Pour parer aux nombreuses contagions qui faisaient périodiquement des ravages, la ville se mit très tôt à désigner des intendants de la Santé ; ce n'est pas le moindre étonnement de l'historien que de constater l'existence de prescriptions sanitaires des siècles avant le fléau... fléau que lesdites prescriptions auraient dû écarter à jamais, si seulement elles avaient été appliquées dans toute leur rigueur.
Mais la peste de 1720, pour terrifiante qu'elle ait été, ne fut jamais qu'un épisode. Reste l'histoire générale de l'institution, que ses archives, très bien conservées, permettent de retracer, et, surtout, les multiples questions que le chercheur peut poser à ces papiers.
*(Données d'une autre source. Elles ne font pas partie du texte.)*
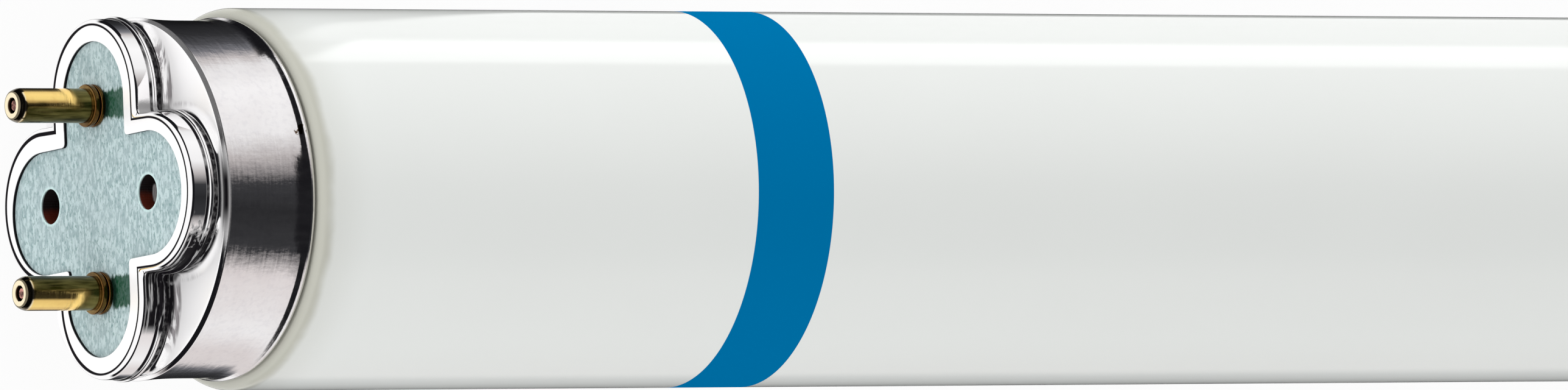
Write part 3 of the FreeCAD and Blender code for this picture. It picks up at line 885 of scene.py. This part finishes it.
class LAMP_OT_pins(bpy.types.Operator):
    """Turn the four hollow pins with their rounded tips, beaded collars and spread heads"""
    bl_idname = "lamp.pins"
    bl_label = "Pins"

    def execute(self, context):
        lamp = settings(context)
        pin, brass = lamp.pin, bright_brass(lamp)
        front, bead, sharp = pin.front_length, pin.collar_length / 2, 0.03 * MM
        groove, groove_end = pin.collar_radius - 0.26 * MM, front - bead * 0.78
        back = front + pin.board
        tail = back + pin.head_length
        outline = rounded_outline([
            (pin.chamfer, pin.hole_radius, 0.05 * MM),
            (0.0, pin.hole_radius + pin.chamfer, 0.06 * MM),
            (0.0, pin.tip_radius, 0.12 * MM),
            (pin.tip_length, pin.radius, 0.2 * MM),
            (front - 2 * bead, pin.radius, sharp),
            (front - 2 * bead, pin.collar_radius, bead * 0.45),
            (front - bead, pin.collar_radius, bead * 0.45),
            (front - bead, groove, sharp),
            (groove_end, groove, sharp),
            (groove_end, pin.collar_radius, bead * 0.35),
            (front, pin.collar_radius, bead * 0.45),
            (front, pin.radius, sharp),
            (back, pin.radius, sharp),
            (back, pin.head_radius, 0.1 * MM),
            (tail, pin.head_radius, 0.1 * MM),
            (tail, pin.bore_radius, 0.1 * MM),
            (pin.bore_start, pin.bore_radius, 0.1 * MM),
            (pin.bore_start, pin.hole_radius, 0.04 * MM),
        ])
        outline[:, 0] -= PIN_TIP - FRONT
        for end, heading in ENDS.items():
            for side, way in SIDES.items():
                made = turned(f"contact_pin_{end}_{side}", outline, pin.columns, heading,
                              across=way * PIN_HEIGHT)
                fit(made, brass, f"pin_{end}_{side}")
        return {"FINISHED"}


class LAMP_OT_fittings(bpy.types.Operator):
    """Finish the insulating boards, the lead-in wires and the basing cement"""
    bl_idname = "lamp.fittings"
    bl_label = "Boards, wires and cement"

    def execute(self, context):
        lamp = settings(context)
        refinish(pressed_board(lamp), *(f"insulating_plate_{end}" for end in ENDS))
        refinish(dull_copper(lamp), *(f"lead_wire_{end}_{side}" for end in ENDS for side in SIDES))
        refinish(baked_cement(lamp), *(f"cement_ring_{end}" for end in ENDS))
        return {"FINISHED"}


def flat_card(name, corners, material):
    """A flat four-cornered card, part of the studio."""
    mesh = bpy.data.meshes.new(name)
    mesh.from_pydata(corners, [], [(0, 1, 2, 3)])
    mesh.materials.append(material)
    card = placed(name, mesh)
    return card


def unit(vector):
    return vector / np.linalg.norm(vector)


# What polished metal mirrors in its length: the angle from straight up towards +Y in degrees, and
# the brightness of the white tent there. The gaps in the tent are dark.
TENT = ((-180, 0.012), (-164, 0.026), (-155, 0.048), (-147, 0.16), (-139, 0.72), (-122, 0.74),
        (-100, 0.9), (-54, 0.76), (-38, 0.036), (-12, 0.022), (6, 0.04), (23, 0.52), (40, 0.9),
        (72, 0.98), (92, 0.86), (101, 0.6), (109, 0.2), (118, 0.08), (130, 0.03), (158, 0.008))
WHITE = (1.0, 1.0, 1.0)
WARM_GREY = (1.0, 0.945, 0.935)
COLD_BLACK = (1.0, 1.02, 1.12)


def white_floor():
    size, level = 3.0, -GLASS_RADIUS
    grey, own_light = 0.88, 0.92
    paint = Paint.named("white_floor")
    cloth = paint.node("ShaderNodeBsdfDiffuse", sockets={"Color": (grey, grey, grey, 1.0)})
    white = paint.node("ShaderNodeEmission", sockets={"Strength": 1.0})
    paint.put(paint.mixed(paint.seen() * own_light, cloth, white))
    floor = flat_card("floor", [(-size, -size, level), (size, -size, level),
                                (size, size, level), (-size, size, level)], paint.material)
    floor.visible_glossy = False


def tent(paint):
    """The tent round the lamp, as mirrored rays see it: white in front of the cap, dark gaps at its
    sides, which are wider above and behind it, then broad white panels that run along the lamp, and
    white again at its far end and low beside the cap."""
    x, y, z = paint.split(paint.node("ShaderNodeTexCoord", out="Generated"))
    turn = paint.math("ARCTAN2", y, z) * (0.5 / np.pi) + 0.5
    stops = []
    for angle, level in TENT:
        tint = WARM_GREY if 0.3 < level < 0.8 else COLD_BLACK if level < 0.3 else WHITE
        stops.append((angle / 360 + 0.5, [level * part for part in tint]))
    behind = z.rise(0.1, -0.15) * y.rise(-0.1, 0.1)
    core = (z - y * 0.12).rise(0.81, 0.86) * 0.8
    side = (x - paint.largest(behind, core) * 0.33).rise(0.05, 0.19)
    front = x.rise(-0.33, -0.43)
    end = x.rise(0.8, 0.92)
    under = z.rise(-0.68, -0.78) * x.rise(0.45, 0.34)
    shade = paint.blend(side, (0.008, 0.008, 0.01), paint.ramp(turn, stops))
    return paint.blend(paint.largest(front, end, under), shade, WHITE)


def sky(stage):
    world = bpy.data.worlds.new("studio")
    world.use_nodes = True
    paint = Paint(world.node_tree)
    grey = paint.seen().rise(0.0, 1.0, stage.sky, 1.0)
    shade = paint.blend(paint.ray("Glossy"), grey, tent(paint))
    paint.put(paint.node("ShaderNodeBackground", sockets={"Color": shade}), "World")
    bpy.context.scene.world = world


def glow(name, side, low, high, start, level):
    """An upright glowing card beside the glass, which shows in it alone. In millimetres: side is how
    far it stands from the axis, low and high each give where an edge starts and where the card is
    full, and start is where its near end stands, which leans away as it goes down."""
    left, far_end, slope = -FRONT + start * MM, 1.6, 0.73
    paint = Paint.named(name)
    x, y, z = paint.place()[1:]
    lean = paint.largest(high[1] * MM - z, 0.0) * slope
    soft = z.step(*low) * z.step(*high) * (x - lean).step(0.0, side * 0.1, at=left)
    light = paint.node("ShaderNodeEmission", sockets={"Strength": level})
    paint.put(paint.mixed(soft, paint.node("ShaderNodeBsdfTransparent"), light))
    card = flat_card(name, [(along, side * MM, up * MM) for along, up in (
        (left, low[0]), (far_end, low[0]), (far_end, high[0]), (left, high[0]))], paint.material)
    for rays in ("camera", "diffuse", "shadow", "transmission"):
        setattr(card, f"visible_{rays}", False)


def lights(stage):
    """Soft square lamps, each with its place, width and share of the key's power."""
    for name, place, width, share in (("key", (-0.24, 1.0, 0.0), 0.7, 1.0),
                                      ("fill", (-0.9, -0.8, 0.4), 0.7, 0.3),
                                      ("front", (-1.3, 0.05, 0.12), 0.5, 0.5)):
        light = bpy.data.lights.new(name, "AREA")
        light.energy = stage.key * share
        light.size = width
        holder = placed(name, light)
        toward = Vector(place) - Vector((-FRONT, 0, 0))
        holder.rotation_euler = toward.to_track_quat("Z", "Y").to_euler()
        holder.location = place
        holder.visible_glossy = False


def set_camera(lamp):
    """A long lens whose picture has the board's centre at a given column and row, the lamp
    running right and away at the angle turn, and rolled about its own axis."""
    stage = lamp.stage
    wide, high = 2576, 640
    column, row = 162.5, 327.3
    sensor = 36.0
    scale = stage.distance * sensor / (stage.lens * wide)
    board = np.array([(column - wide / 2) * scale, (high / 2 - row) * scale, -stage.distance])
    sight = unit(board)
    right = unit(np.cross(sight, (0.0, 1.0, 0.0)))
    raised = np.cross(right, sight)
    axis = np.cos(stage.turn) * sight + np.sin(stage.turn) * right
    level = np.cross(axis, raised)
    upright = np.cos(stage.roll) * raised - np.sin(stage.roll) * level
    sideways = np.cos(stage.roll) * level + np.sin(stage.roll) * raised
    turn = np.stack([axis, upright, sideways])
    spot = np.array([-FRONT + lamp.cap.gauge, 0.0, 0.0]) - turn @ board
    camera = bpy.data.cameras.new("camera")
    camera.lens = stage.lens
    camera.sensor_width = sensor
    camera.clip_start = 0.05
    camera.clip_end = 20.0
    holder = placed("camera", camera)
    holder.matrix_world = Matrix.Translation(spot) @ Matrix(turn.tolist()).to_4x4()
    bpy.context.scene.camera = holder


class LAMP_OT_stage(bpy.types.Operator):
    """Set the floor, the soft light, the tent that metal mirrors, and the camera"""
    bl_idname = "lamp.stage"
    bl_label = "Stage"

    def execute(self, context):
        lamp = settings(context)
        context.scene.view_settings.view_transform = "Standard"
        white_floor()
        sky(lamp.stage)
        glow("strip_light", 24, (2.2, 4.8), (11.4, 9.6), 19.5, 3.7)
        glow("pale_haze", 24.5, (-8, -2), (5, 2.4), 19.5, 1.05)
        glow("white_sheet", 60, (-110, -95), (-22, -34), 54, 1.0)
        lights(lamp.stage)
        set_camera(lamp)
        return {"FINISHED"}


class LAMP_PT_panel(bpy.types.Panel):
    """Lists the lamp's pieces, sizes and colours"""
    bl_idname = "LAMP_PT_panel"
    bl_label = "Fluorescent lamp"
    bl_space_type = "VIEW_3D"
    bl_region_type = "UI"
    bl_category = "Lamp"

    def draw(self, context):
        for group in vars(settings(context)).values():
            for name in group.__annotations__:
                self.layout.prop(group, name, text=name.replace("_", " ").capitalize())
        for operator in OPERATORS:
            self.layout.operator(operator.bl_idname)


GROUPS = {"cap": LampCap, "glass": LampGlass, "pin": LampPin, "colours": LampColours,
          "stage": LampStage}
OPERATORS = (LAMP_OT_glass, LAMP_OT_caps, LAMP_OT_fittings, LAMP_OT_pins, LAMP_OT_stage)


def register():
    for group in (*GROUPS.values(), *OPERATORS, LAMP_PT_panel):
        bpy.utils.register_class(group)
    for name, group in GROUPS.items():
        setattr(bpy.types.Scene, f"lamp_{name}", PointerProperty(type=group))


def unregister():
    for name in GROUPS:
        delattr(bpy.types.Scene, f"lamp_{name}")
    for group in (LAMP_PT_panel, *OPERATORS, *GROUPS.values()):
        bpy.utils.unregister_class(group)


def corners(bounds):
    return [[float(number) for number in corner] for corner in bounds]


def main():
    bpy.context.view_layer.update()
    register()
    bpy.ops.lamp.glass()
    bpy.ops.lamp.caps()
    bpy.ops.lamp.fittings()
    bpy.ops.lamp.pins()
    bpy.ops.lamp.stage()


if __name__ == "__main__":
    main()
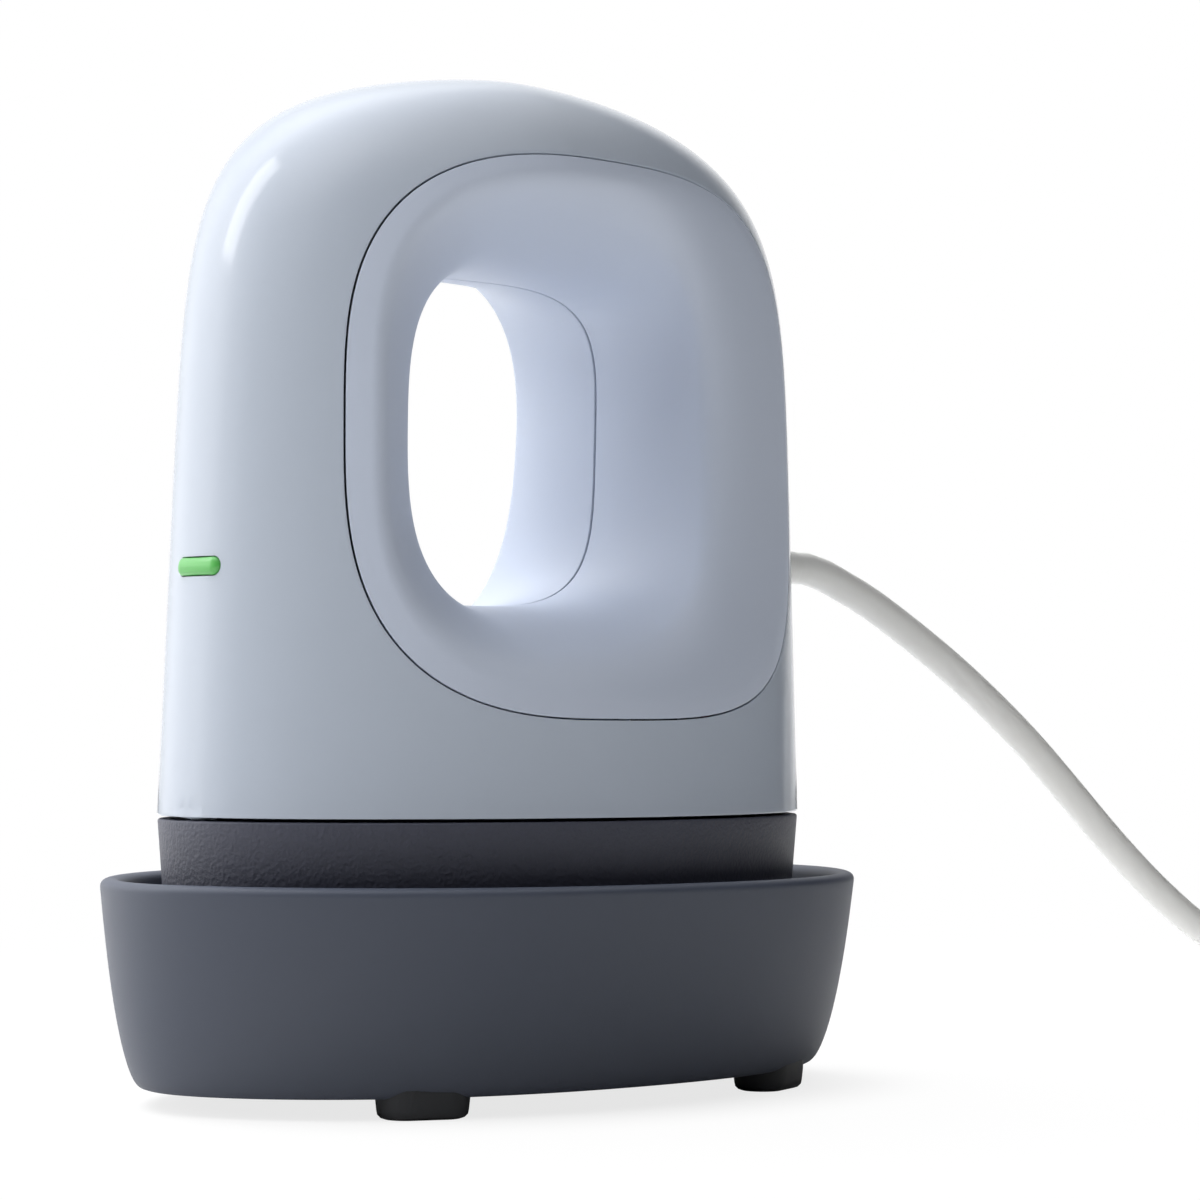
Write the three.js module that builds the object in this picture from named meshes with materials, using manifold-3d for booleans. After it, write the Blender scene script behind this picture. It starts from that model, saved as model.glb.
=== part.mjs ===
// Mini heat press on its insulated tray, with a mains cord and plug.
// Units are millimetres. X runs from the button end (-X) to the cord end (+X), +Z is up,
// and the floor is Z = 0. The press lifts straight up out of its tray.
import * as THREE from "three";
import { mergeVertices } from "three/addons/utils/BufferGeometryUtils.js";
import Module from "manifold-3d";

const wasm = await Module();
wasm.setup();

// Clearances
const seatGap = 0.3; // between two pieces that touch
const holeGap = 0.3; // round a screw or pin in its hole
const panelGap = 0.35; // the dark line round each side panel
const slideGap = 0.2; // round the moving button

// Tray
const footHeight = 2.1;
const footHalfLength = 5.3;
const footHalfWidth = 3.3;
const footX = 27.0;
const footY = 20.8;
const footTurn = 0.38;
const trayRimHeight = 26.1;
const trayRimHalfLength = 51.5;
const trayRimHalfWidth = 36.3;
const trayBaseHalfLength = 47.6;
const trayBaseHalfWidth = 27.7;
const trayEndPower = 2.4;
const traySidePower = 1.65;
const trayDraftShare = 0.47;
const trayTurnPower = 2.7;
const trayWall = 2.6;
const trayFloor = 3.0;
const trayRimRound = 0.9;
const insertThickness = 2.0;
const insertMargin = 1.0;
const restPadRadius = 3.6;
const restPadFlange = 5.0;
const restPadFlangeHeight = 1.2;
const restPadX = 24;
const restPadY = 10;

// Body: sections follow |x/a|^endPower + |y/b|^sidePower = 1
const jointHeight = 33.5;
const jointGap = 0.4;
const bodyRise = 87.2;
const bodyHalfLength = 45;
const bodyHalfWidth = 28.1;
const bodyEndPower = 1.75;
const bodySidePower = 2.06;
const frontDraft = 0.045;
const rearDraft = 0.008;
const sideDraft = 0.047;
const ridgeShift = 0.083;
const crownLengthPower = 8.84;
const crownLengthRound = 2.3;
const crownWidthPower = 10.8;
const crownWidthRound = 3.75;
const shellWall = 3.2;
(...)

Etablis dans un but précis et limité, ces documents nous livrent bien autre chose que des renseignements sur l'état sanitaire des bâtiments entrant dans le port de Marseille. En faisant sa déposition aux intendants de la Santé, le capitaine de bateau énumérait les escales de son voyage ; les itinéraires du commerce marseillais revivent dans ces déclarations, aussi bien que la nature de ce commerce, puisque les marchandises transportées sont décrites, les passagers dénombrés. Quelle meilleure source rêver que celle qui, dressée dans une toute autre intention, fournit à l'historien des éléments dont l'utilisation était imprévisible, et dont la sincérité, de ce fait, ne peut guère être suspectée ? Ainsi, la crainte des épidémies a-t-elle doté ce département d'un fonds d'archives incomparable pour l'histoire du port, et, au-delà, pour celle des relations internationales et du commerce de Marseille.
Institution municipale dans sa création, l'intendance sanitaire est devenue un service d'Etat et a survécu aux bouleversements de la Révolution; sous le nom moderne de Contrôle sanitaire aux frontières, elle a aujourd'hui son siège tout près de l'emplacement des charniers qui ont immortalisé le Chevalier Roze et conserve pieusement divers objets témoins de la part directe prise jadis à la lutte contre les épidémies. Le bureau de la Santé n'a été établi que pour prévenir les funestes accidents qu'entraîne après soi le mal contagieux : ainsi s'exprimait, en 1716, le règlement dressé par les intendants eux-mêmes. Toiles, gravures, aquarelles, instruments chirurgicaux, évoquent encore puissamment à nos yeux la réalité concrète à laquelle furent confrontés les notables chargés de la protection sanitaire de la ville; le magnifique fonds d'archives qu'ils ont laissé n'a pas fini d'inspirer et d'étayer les recherches sur les épidémies, la vie quotidienne, le commerce, les relations maritimes, l'histoire du port et de la ville de Marseille, non seulement sous l'Ancien Régime, mais durant les XIXe et XXe siècles. Stendhal, consul de France à Civita Vecchia, a pu écrire le 2 décembre 1831 aux intendants de la Santé de Marseille :"on regarde cette ville (Marseille) ici comme le quartier général de la Santé", bel hommage rendu à l'utilité de l'institution.